Alistair Darling comes on TV: “and you can stop grinning like a Cheshire cat, you white haired monster”, mutters my dad.

“oh, shh, Derm” hiccups my mum.

now Brown’s appeared at his front door. his two kids look so sweet and eager – it gives him a humanity, stood there as a father rather than a prime minister, and I feel terrible that one day they’ll know practically the whole country hated their dad.

my mother shatters this moment of empathy: “I expect Brown and his cronies had a good old party in number 10 last night. what’s the betting they’ve left it just like they’ve left the country: trashed, and with no champagne in the cellar?”

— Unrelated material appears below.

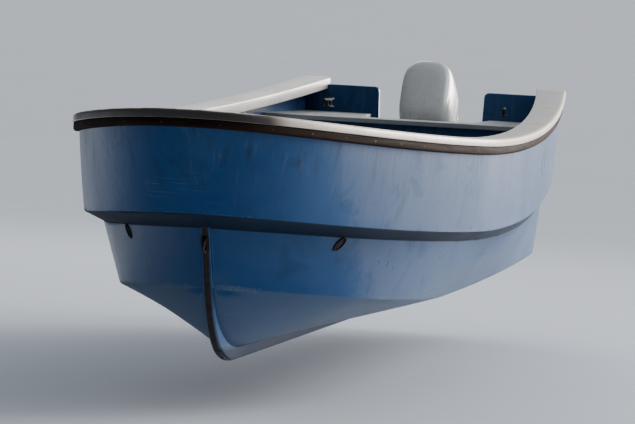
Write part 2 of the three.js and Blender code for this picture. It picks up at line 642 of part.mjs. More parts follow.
// The swivel turns on the tilt pin and holds the upright tube that the motor steers in.
const swivelX = -SWIVEL_AFT;
const upright = (low, high, radius) => bar(vec(swivelX, 0, low), vec(swivelX, 0, high), radius, 24);
const acrossPin = (half, radius) => bar(vec(0, -half, 0), vec(0, half, 0), radius, 24);
const swivelBody = joined(
  acrossPin(CLAMP.inner + CLAMP.thick + 6, CLAMP.pin),
  acrossPin(CLAMP.inner - 5, SWIVEL.hub),
  plate([[10, -20], [10, 24], [swivelX, 34], [swivelX, -20]], -SWIVEL.arm, SWIVEL.arm),
  plate([[-85, -10], [swivelX, -10], [swivelX, -205], [swivelX + 26, -205]], -SWIVEL.web, SWIVEL.web),
  upright(SWIVEL.low, SWIVEL.high, SWIVEL.radius),
);
const swivelBore = solidOf(upright(SWIVEL.low - 5, SWIVEL.high + 5, SWIVEL.bore));
addMesh("swivel_bracket", geometryOf(swivelBody.subtract(swivelBore)), "grey", tilting);

// Level rings of the leg and the cowl: [up, front, back, half breadth, squareness].
function stacked(levels, sides) {
  const section = Array.from({ length: sides }, (_, i) => {
    const angle = (2 * Math.PI * i) / sides;
    return [Math.cos(angle), Math.sin(angle)];
  });
  const rings = levels.map(([up, front, back, half, power]) =>
    section.map(([c, s]) => {
      const round = (v) => Math.sign(v) * Math.abs(v) ** (2 / power);
      return vec((front + back) / 2 + (round(c) * (front - back)) / 2, round(s) * half, up);
    }));
  return sweep(rings, section);
}

const [yokeFore, yokeAft] = YOKE.reach;
const yoke = (low, high) =>
  box(swivelX - yokeAft, swivelX + yokeFore, -YOKE.half, YOKE.half, low, high);
const midsection = stacked(LEG, 20).add(joined(
  upright(SWIVEL.low - YOKE.down[0], SWIVEL.high + YOKE.up[1], SWIVEL.shaft),
  yoke(SWIVEL.high + YOKE.up[0], SWIVEL.high + YOKE.up[1]),
  yoke(SWIVEL.low - YOKE.down[0], SWIVEL.low - YOKE.down[1]),
));
addMesh("midsection", geometryOf(midsection), "grey", tilting);
addMesh("lower_cowl", geometryOf(stacked(LOWER_COWL, 28)), "grey", tilting);
addMesh("motor_cowl", geometryOf(stacked(COWL, 28)), "white", tilting);

const torpedo = new THREE.LatheGeometry(
  GEARCASE.profile.map(([along, radius]) => new THREE.Vector2(radius, along)), 20).rotateZ(Math.PI / 2);
const [plateFront, plateBack, plateHalf, plateThick] = GEARCASE.plateSize;
const gearcase = solidOf(torpedo.translate(0, 0, GEARCASE.axis))
  .add(stacked(GEARCASE.strut, 16))
  .add(joined(
    box(plateBack, plateFront, -plateHalf, plateHalf, GEARCASE.plate - plateThick, GEARCASE.plate),
    plate(GEARCASE.skeg, -GEARCASE.skegHalf, GEARCASE.skegHalf),
  ));
addMesh("gearcase", geometryOf(gearcase), "grey", tilting);

// The propeller: a hub with blades twisted to one pitch.
function bladeOf(angle) {
  const section = [[-0.5, 0], [0, -0.5], [0.5, 0], [0, 0.5]];
  const rings = PROPELLER.blade.map(([radius, chord, thick]) => {
    const pitch = Math.atan2(PROPELLER.pitch, 2 * Math.PI * radius);
    return section.map(([c, t]) => {
      const [across, along] = [
        c * chord * Math.cos(pitch) - t * thick * Math.sin(pitch),
        c * chord * Math.sin(pitch) + t * thick * Math.cos(pitch),
      ];
      return vec(PROPELLER.middle + along, across, radius);
    });
  });
  const blade = geometryOf(sweep(rings, section));
  return solidOf(blade.rotateX(angle).translate(0, 0, GEARCASE.axis));
}
const [hubFront, hubBack] = PROPELLER.hub;
const hub = solidOf(bar(vec(PROPELLER.front, 0, GEARCASE.axis), vec(PROPELLER.back, 0, GEARCASE.axis),
  hubFront, 20, hubBack));
const propeller = [0, 1, 2].reduce((all, i) => all.add(bladeOf((i * 2 * Math.PI) / 3)), hub);
addMesh("propeller", geometryOf(propeller), "steel", tilting);

// The tiller rises forwards from the front of the lower cowl.
const rise = THREE.MathUtils.degToRad(TILLER.rise);
const [rootX, rootZ] = TILLER.root;
const onTiller = (along) => vec(rootX + along * Math.cos(rise), 0, rootZ + along * Math.sin(rise));
const [blockLong, blockHalf, blockUp] = TILLER.block;
const tiller = joined(
  bar(onTiller(TILLER.start), onTiller(TILLER.arm + 4), 17, 12, 14),
  bar(onTiller(TILLER.arm), onTiller(TILLER.long), TILLER.grip, 16),
  box(rootX, rootX + blockLong, -blockHalf, blockHalf, rootZ - blockUp, rootZ + blockUp),
);
addMesh("tiller", geometryOf(tiller), "black", tilting);

export default skiff;
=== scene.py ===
"""The finished surfaces of an open work skiff with a tilted outboard motor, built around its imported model."""

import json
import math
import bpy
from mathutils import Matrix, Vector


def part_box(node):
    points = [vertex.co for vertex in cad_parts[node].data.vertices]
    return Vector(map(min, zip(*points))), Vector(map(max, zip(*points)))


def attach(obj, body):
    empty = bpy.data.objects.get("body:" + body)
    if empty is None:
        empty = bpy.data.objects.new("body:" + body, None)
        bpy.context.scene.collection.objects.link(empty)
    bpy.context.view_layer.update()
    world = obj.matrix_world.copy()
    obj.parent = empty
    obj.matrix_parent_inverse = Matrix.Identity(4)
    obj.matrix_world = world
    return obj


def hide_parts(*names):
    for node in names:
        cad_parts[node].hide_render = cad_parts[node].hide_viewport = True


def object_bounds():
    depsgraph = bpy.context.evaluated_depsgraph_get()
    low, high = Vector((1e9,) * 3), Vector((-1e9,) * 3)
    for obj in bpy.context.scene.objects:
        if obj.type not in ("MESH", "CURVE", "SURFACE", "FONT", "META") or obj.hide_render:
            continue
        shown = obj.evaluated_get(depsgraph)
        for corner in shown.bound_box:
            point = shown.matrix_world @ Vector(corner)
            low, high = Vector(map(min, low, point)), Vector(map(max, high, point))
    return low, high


bl_info = {
    "name": "Work skiff",
    "version": (1, 0, 0),
    "blender": (4, 5, 0),
    "location": "View3D > Sidebar > Skiff",
    "description": "Builds the hull, rails, decks, fittings and motor of an open work skiff",
    "category": "Object",
}

import bmesh
import bpy
import numpy as np
from mathutils import Matrix, Vector
from mathutils.kdtree import KDTree

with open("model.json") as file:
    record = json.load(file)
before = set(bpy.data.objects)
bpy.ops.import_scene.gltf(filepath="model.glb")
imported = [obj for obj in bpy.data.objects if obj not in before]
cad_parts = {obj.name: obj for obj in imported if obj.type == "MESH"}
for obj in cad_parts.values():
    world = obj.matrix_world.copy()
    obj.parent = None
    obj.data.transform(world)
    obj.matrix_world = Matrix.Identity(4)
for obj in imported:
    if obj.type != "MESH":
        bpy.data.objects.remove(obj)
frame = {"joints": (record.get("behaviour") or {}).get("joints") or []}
CAD_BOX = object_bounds()

# Driving dimensions, in metres. "Aft" is a distance behind the bow, "up" a height over the keel's bottom.
HULL_LOW, HULL_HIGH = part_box("hull_shell")
AMIDSHIPS = HULL_HIGH.x
LENGTH = HULL_HIGH.x - HULL_LOW.x
DRAFT = -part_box("keel")[0].z
SKIN = 0.014
FIT = 0.0003

# The four long lines of each side, as the part has them.
BLUNT = {"entry": 2.459, "nose": 0.518, "fullness": 1.614}
LINES = {
    "gunwale": {"start": 0.0, "half": 0.937, "stern": 0.690, **BLUNT},
    "knuckle": {"start": 0.157, "half": 0.919, "stern": 0.677, **BLUNT},
    "step": {"start": 0.423, "half": 0.872, "stern": 0.625, "entry": 2.751, "swell": 2.418, "round": 1.154},
    "chine": {"start": 0.552, "half": 0.712, "stern": 0.585, "entry": 2.164, "swell": 2.433, "round": 1.225},
}
INSET = {
    "gunwale": (1.0, 0.0),
    "knuckle": (1.0, 0.6),
    "step": (0.9, 0.8),
    "chine": (0.7, 0.85),
    "rabbet": (0.0, 1.1),
}
SHEER = {"low": 0.948, "bow_rise": 0.144, "stern_rise": 0.143}
BAND = {"height": 0.394, "bow_extra": 0.020}
STEP_DROP = 0.044
CHINE_UP = {"low": 0.241, "bow_rise": 0.110, "power": 1.7}
RABBET = {"top": (0.423, 0.613), "bend": (0.552, 0.351), "corner": (0.738, 0.055), "foot": (1.180, 0.055)}
KEEL = {"top": (0.412, 0.610), "bend": (0.540, 0.346), "corner": (0.710, 0.0), "foot": (1.131, 0.0)}
KEEL_HALF = {"stem": 0.022, "aft": 0.045, "full_at": 1.5, "low_stem": 0.0176, "low_aft": 0.026,
             "let_in": 0.045, "into_skin": 0.006, "round": 0.011}
WORN_REACH = 0.012

# Inside, as the part has it.
PANEL = 0.018
FOREDECK = {"top": 0.800, "thick": 0.020, "end": 1.170, "overhang": 0.020}
HATCH = {"from": 0.560, "to": 0.960, "half": 0.200, "lid": 0.018, "lap": 0.014}
SOLE = {"top": 0.235, "thick": 0.018}
THWARTS = {"thwart_fore": (2.250, 2.550), "thwart_mid": (3.900, 4.200)}
THWART = {"top": 0.620, "thick": 0.036, "post_half": 0.035}
RISER = {"tall": 0.060, "deep": 0.046, "steps": 9}
FRAMES = {"wide": 0.044, "deep": 0.026, "places": (1.700, 2.900, 3.550, 4.550, 5.150), "steps": 46}
AFT_DECK = {"from": 5.550, "top": 0.945, "thick": 0.025, "overhang": 0.022}
TRANSOM = {"thick": 0.055, "flange": 0.012, "sill": 0.650, "cut_top": 0.290, "cut_sill": 0.272}
WELL = {"from": 5.760, "half": 0.320, "floor": 0.420, "wall": 0.014}
PAD = {"half": 0.150, "thick": 0.012, "cap": 0.006, "low": 0.470}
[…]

my dad pisses himself laughing at his. until Ed Balls comes onto the screen. his face contorts. “Oho, Ed Balls, you can piss off as well.”


“Well, he’s a bastard. A right pain in the arse”.

I wonder how my parents have seemingly become political maestros overnight: their programming is usually limited to The One Show and New Tricks. it’s probably the brandy they’ve just opened.

my mother is now incensed there’s no police escort for Cameron driving to Downing Street. “you could shoot him dead. a machine gun, tchtchtchtch… it does make you wonder…I mean who’s that guy?” (her voice rises in tipsy panic) “what’s Cameron doing, why’s the car stopped? (the guy next to the car is actually not an assassin, but a photographer. probably to the disappointment of the BBC, whose ratings would have been off the hook had there been a live execution). “it’s worrying” laments my mother, “really worrying”.

“get this scottish sod off my screen” growls my dad, reaching for more cognac.

if only there were a free bar in the house of commons…oh hang on, that’s Endemol’s new reality series, “Toff Quaff Stand-Off”. bringing politics to the masses.